Cutting down on coffee waste

By Matthew Walters, Estate Manager

Paradise has put a successful waste management strategy in place that helps the economy as well as the environment.

We’re all used to the smell of freshly ground coffee wafting along our streets as well as through our workplaces. The opportunity to fuel up on a hot beverage is an accepted – and expected – daily luxury we’ve become accustomed to.

But traditionally, coffee is accompanied by a potentially problematic by-product – coffee grounds. Once ground up by the barista machine, coffee beans can be notoriously difficult to recycle.

But it’s possible due to new technology, and Paradise is one of the first commercial developments in Birmingham to start recycling coffee grounds from occupier’s offices as well as from its leisure operators, some of whom can serve hundreds of cups every day.

Recycling the grounds is just one of the initiatives the estate team has undertaken to reduce the carbon impact of the development while promoting sustainability and biodiversity.

One cup of coffee can produce up to one kilo of carbon emissions, yet up to 80% of a coffee bean’s carbon footprint could be eliminated by employing more sustainable growing and processing.

Across Paradise, during 2024 we successfully recycled a total of 3 tonnes of coffee waste as part of the 768 tonnes of total waste we diverted from landfill.

This equates to saving 2,304 cubic metres of landfill material – a big enough space to house a regular hot air balloon as high as a 10 storey building like Two Chamberlain Square. We also saved 46,634 kg of Methane and Carbon Dioxide emissions – enough gas to fit inside that hot air ballon.

The coffee grounds from the estate are now sent to be dried and processed at a recycling facility in the East Midlands that generates energy as a biofuel, helping everyone involved cut their greenhouse emissions.

The total recycling from the estate has created 256,686 kWh of green electricity as a by-product – enough to power four average size homes for a year.

This activity leads to a more sustainable, circular economy approach to energy conservation and recycling, and allows everyone who works at Paradise to contribute and feel part of a shared effort.

As part of our wider aim to be a net zero destination, we’re working hard to cut down on our carbon footprint wherever we find it. This can mean cutting down energy use at source, for example, in our buildings, making the materials we use less carbon intensive, or upcycling plastics and china mugs into new cups and bottles, for example.

There are literally thousands of ways we can all work together to cut our carbon footprint if we look hard at every aspect of our lives, both at work and at home.

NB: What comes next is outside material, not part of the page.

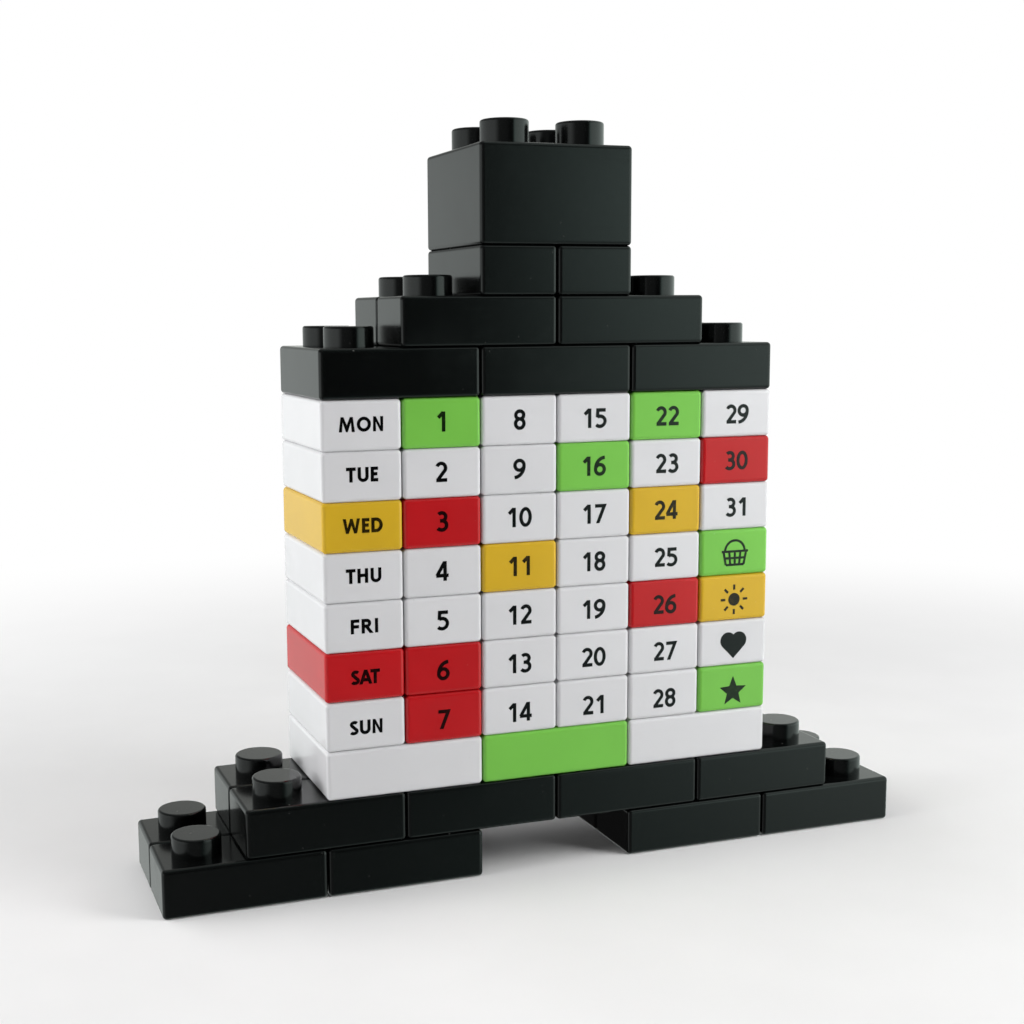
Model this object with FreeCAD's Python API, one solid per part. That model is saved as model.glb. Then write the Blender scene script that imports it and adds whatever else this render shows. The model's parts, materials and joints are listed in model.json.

The Paradise estate team already send nothing to landfill from both construction projects as well as day to day operational activities. The estate even recycles the waste water from its cleaning regime, for example, and this not only benefits the public realm and those who walk through, but also allows cleaned waste water to go to nearby trees, plants and herbs in the Paradise garden.

Coffee remains the most popular drink in the world after water, with more than 1.5 billion cups consumed every day, or 550 billion cups a year. In the UK alone, we consume 100 million cups daily, with around 1.6 million of those drank daily in Birmingham, or 580 million cups a year.

Many of these cups – up to 40% on weekdays – are bought as take-aways, introducing the need to recycle potential packaging too. At home, coffee grounds usually end up in general waste and get sent to landfill where they emit methane – a greenhouse gas 25 times more potent than carbon dioxide, and one of the primary causes of global warming.

This definitely leaves a bitter taste in the mouth.

Clearly, reducing the amount of waste coffee grinds is something we want to be supporting here at Paradise and will work hard to expand further as time goes by.